Sarà che noi in Italia ci siamo abituati, per esempio, al ponte di Calatrava che ha impiegato il doppio del tempo necessario, per non parlare dei costi, per essere costruito e che oggi, durante le giornate di maltempo, viene ancora chiuso. O che dire della “nuvola” inceppata di Fuksas, all’Eur, dopo anni e anni di lavori e probabili infiltrazioni mafiose? O più semplicemente i ritardi cronici che dozzine di cantieri quotidianamente subiscono in balìa di amministrazioni, enti, Ministeri e altri.
In Francia però, come da altre parti più corazzate sul piano progettuale e del rinnovamento della nostra bella Italia, i due anni di ritardi e i 390 milioni di spesa per la realizzazione si sono fatti sentire, con la conseguenza che le critiche più feroci che sono state mosse è che l’edificio di Nouvel è il perfetto esempio di una costruzione fuori tempo massimo, un baluardo post-moderno (un po’ come il Guggenheim di Gehry a Bilbao) che poteva funzionare più di vent’anni fa. 
Ai tempi, appunto, dell’inaugurazione del Parc de la Villette, la cui costruzione è iniziata nel 1983.
Nouvel, dal canto suo, ha dichiarato che le maestranze hanno snaturato il suo lavoro, e i costruttori si sono impegnati in una Filarmonica che non è la sua.
La frittata però ora è fatta, e fatto sta che Parigi ha questa nuova grande “concert hall” da 3mila posti e in qualche modo, da una parte o dall’altra, i costi di mantenimento dovrà recuperarli, giusto per restare sul venale.
Quello che non torna è come mai in epoche piuttosto difficili come la nostra si scelga ancora di puntare sull’emblema, sul “faraonico”. Certo, sappiamo che trattasi di stellette che l’Amministrazione di una città, sul piano culturale, non può e non deve – assolutamente – farsi mancare. 

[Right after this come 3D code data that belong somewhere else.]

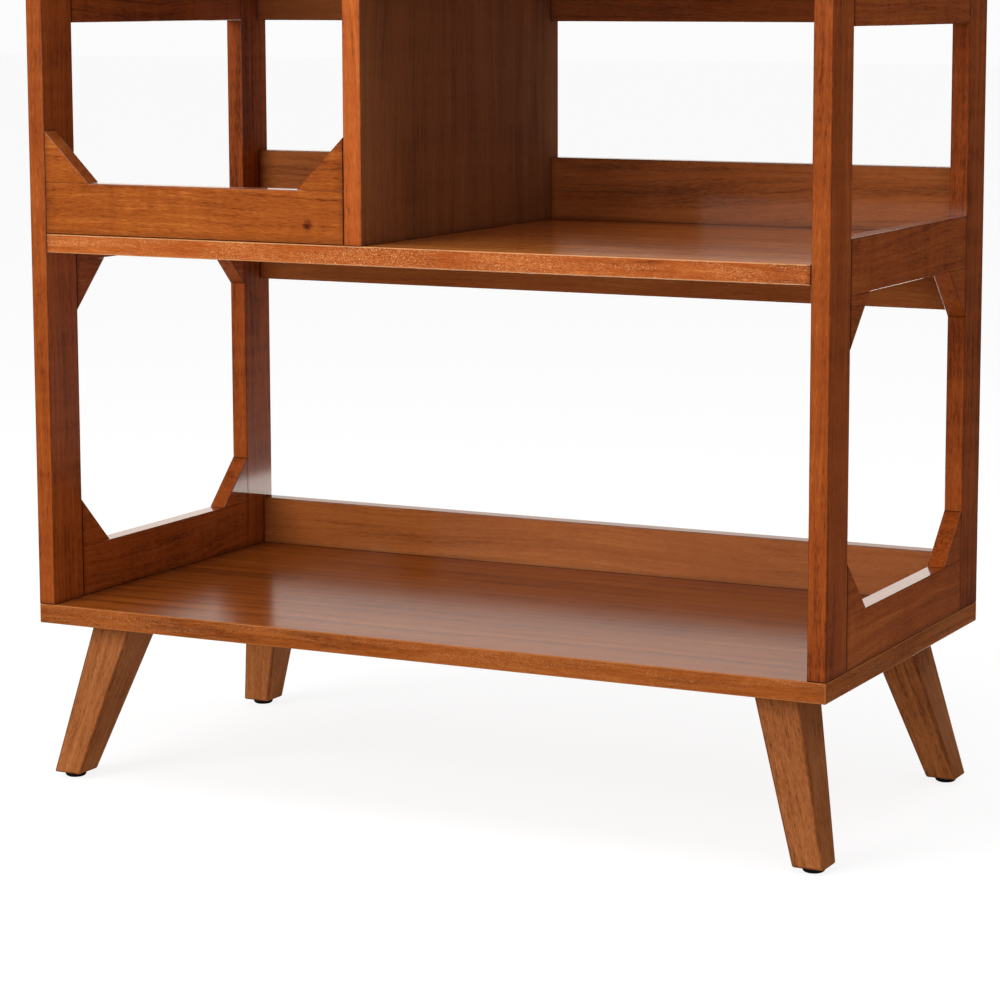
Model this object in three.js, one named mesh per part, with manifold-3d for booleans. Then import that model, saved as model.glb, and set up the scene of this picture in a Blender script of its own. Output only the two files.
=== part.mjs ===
// A record storage stand: two tenoned side frames with cut-away windows, full-width boards, a record bin
// behind a low sill, open bays beside it, and four splayed legs.
//
// Millimetres, +Z up. The origin is on the floor, under the middle of the footprint. The front faces -Y,
// and left and right are as seen from the front.

import * as THREE from "three";
import { mergeVertices } from "three/addons/utils/BufferGeometryUtils.js";
import Module from "manifold-3d";

// Overall size and the stock that the stand is cut from
const WIDTH = 830;
const DEPTH = 412;
const STOCK = 18; // frames, rails and shelves
const DECK = 19; // bottom and top boards, and the divider
const FIT = 0.3; // gap between pieces that touch
const EASE = 1.2; // rounding of the arrises

// Heights above the floor
const LEG_HEIGHT = 159;
const LOWER_BAY = 348; // clear height of the open bay
const UPPER_BAY = 377; // clear height; what stands 315 high can still be lifted over the sill
const CUBBY_SHELF_Z = 772.5;

// Side frames
const STILE = 50;
const RAIL = 50;
const MIDDLE_RAIL_DROP = 12.5; // how far the middle rail reaches below the shelf
const UPPER_RAIL_Z = 746.5;
const FRAME_BLOCK = 48; // leg of the triangular corner blocks
const FRAME_TENON = 12;
const TENON_SHOULDER = 8;

// Record bin and divider
const BIN_WIDTH = 332;
const SILL = 50;
const BIN_BLOCK = 50;

// Back rails
const LOW_BACK_RAIL = 50;
const RAIL_UNDER_SHELF = 57.5;
const RAIL_OVER_SHELF = 63.5;

// Joinery
const TENON = 6; // thickness of every tenon
const STUB = 6; // length of a stub tenon, and depth of a tongue in its groove
const TONGUE = 12; // thickness of the tongues under the frames and rails, flush with their inner faces
const TONGUE_STOP = 6; // how far tongues and grooves end short of the front and the back
const STILE_TENON = 10;
const STILE_TENON_HALF = 15;
const SHELF_TENON_HALF = 30;
const SHELF_TENON_Y = [-80, 80]; // where the cubby shelf has its stub tenons
const PAST = 1; // how far a cut runs past the face it opens, and a tenon back into its own piece

// Legs, measured inwards from the corner of the bottom board
const LEG_TOP = { x: [40.5, 84], y: [35, 91] };
const LEG_FOOT = { x: [4.5, 35], y: [11.5, 42.5] };
const LEG_EASE = 2;
const GLIDE_HEIGHT = 5.2;
const GLIDE_RADIUS = 10.5;
const NAIL_RADIUS = 1.3;
const NAIL_TIP = 25.5;

// Hanger bolts and their inserts
const BOLT = { x: 62, y: 63, radius: 4, from: 119, to: 171 };
const INSERT = { radius: 6, flange: 8.5, flangeHeight: 1.5, height: 13 };

// Cam fittings of the middle shelf
const CAM = { fromEdge: 27, reach: 34, radius: 7.3, height: 12.6, slotHalf: 3.6 };
const CAM_BOLT = { thread: 10, radius: 2.5, collar: 3.6, neck: 1.8, head: 3.2, bore: 4 };

// Worked out from the sizes above
const FLOOR_Z = LEG_HEIGHT + DECK;
const SHELF_Z = FLOOR_Z + LOWER_BAY;
const SHELF_TOP = SHELF_Z + STOCK;
const TOP_Z = SHELF_TOP + UPPER_BAY;
const HEIGHT = TOP_Z + DECK;
const SILL_TOP = SHELF_TOP + SILL;
const MIDDLE_RAIL_Z = SHELF_Z - MIDDLE_RAIL_DROP;
const RIGHT = WIDTH / 2;
const BACK = DEPTH / 2;
const INNER = RIGHT - STOCK; // the inner face of a side frame
const DIVIDER = [BIN_WIDTH - INNER, BIN_WIDTH - INNER + DECK];
const FRONT_RAIL_Y = [-BACK, -BACK + STOCK];
const BACK_RAIL_Y = [BACK - STOCK, BACK];
const WINDOW_Y = [-BACK + STILE, BACK - STILE]; // between the stiles

const MATERIALS = {
  frame: wood(0x743620, 0.34),
  board: wood(0x9a4f28, 0.26),
  leg: wood(0x96501f, 0.38),
  glide: new THREE.MeshStandardMaterial({ color: 0x15110f, roughness: 0.3, metalness: 0 }),
  zinc: new THREE.MeshStandardMaterial({ color: 0xb9bbbd, roughness: 0.35, metalness: 1 }),
  cam: new THREE.MeshStandardMaterial({ color: 0x9a9b9c, roughness: 0.45, metalness: 1 }),
};

function wood(color, roughness) {
  return new THREE.MeshStandardMaterial({ color, roughness, metalness: 0 });
}

// ---- Solids: every limit below is a pair, from and to, in the coordinates of the group that holds it ----

const wasm = await Module();
wasm.setup();

const widened = ([from, to], by) => [from - by, to + by];
const inset = ([from, to], by = FIT) => [from + by, to - by];
const around = (middle, half) => [middle - half, middle + half];
const middleOf = ([from, to]) => (from + to) / 2;
const ordered = (a, b) => [Math.min(a, b), Math.max(a, b)];

// A closed geometry as a solid that can be cut and joined.
function solid(geometry) {
  const bare = new THREE.BufferGeometry();
  bare.setAttribute("position", geometry.getAttribute("position"));
  bare.setIndex(geometry.index);
  const merged = mergeVertices(bare, 1e-4);
  return new wasm.Manifold(
    new wasm.Mesh({
      numProp: 3,
      vertProperties: merged.getAttribute("position").array,
      triVerts: new Uint32Array(merged.index.array),
    }),
  );
}

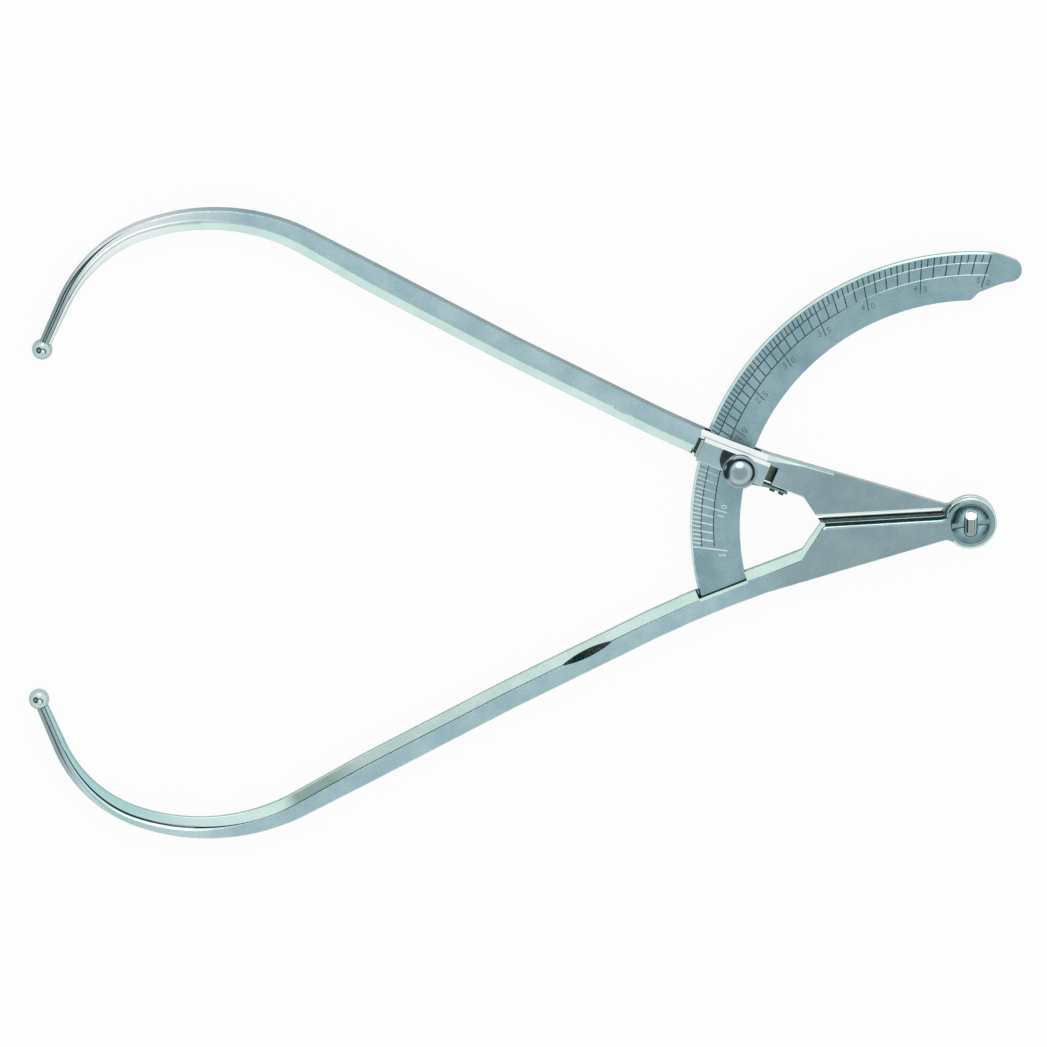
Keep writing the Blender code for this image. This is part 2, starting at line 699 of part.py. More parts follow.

Il problema però, poi, è tenere fede alla festa: si organizza tutto in grande stile e con immenso fasto, e poi però all’atto pratico è come se in pieno inverno – in una splendida casa – entrassero insopportabili spifferi dalle finestre, e non vi fosse modo di mettersi al riparo. 
L’architettura ha disegnato luoghi e costretto direttori e curatori di musei a fare i conti le proprie stravaganze, idem per le acustiche di teatri o più banalmente scuole o uffici. Quello che la politica, insieme ai progettisti, oggi dovrebbe chiedersi, è quanto sia necessario questo palcoscenico. Davvero arricchisce? O forse arricchirebbe di più riempire gli spazi con qualcosa di buono – e continuativo – in questi tempi di vacche magre, non solo per la penisola?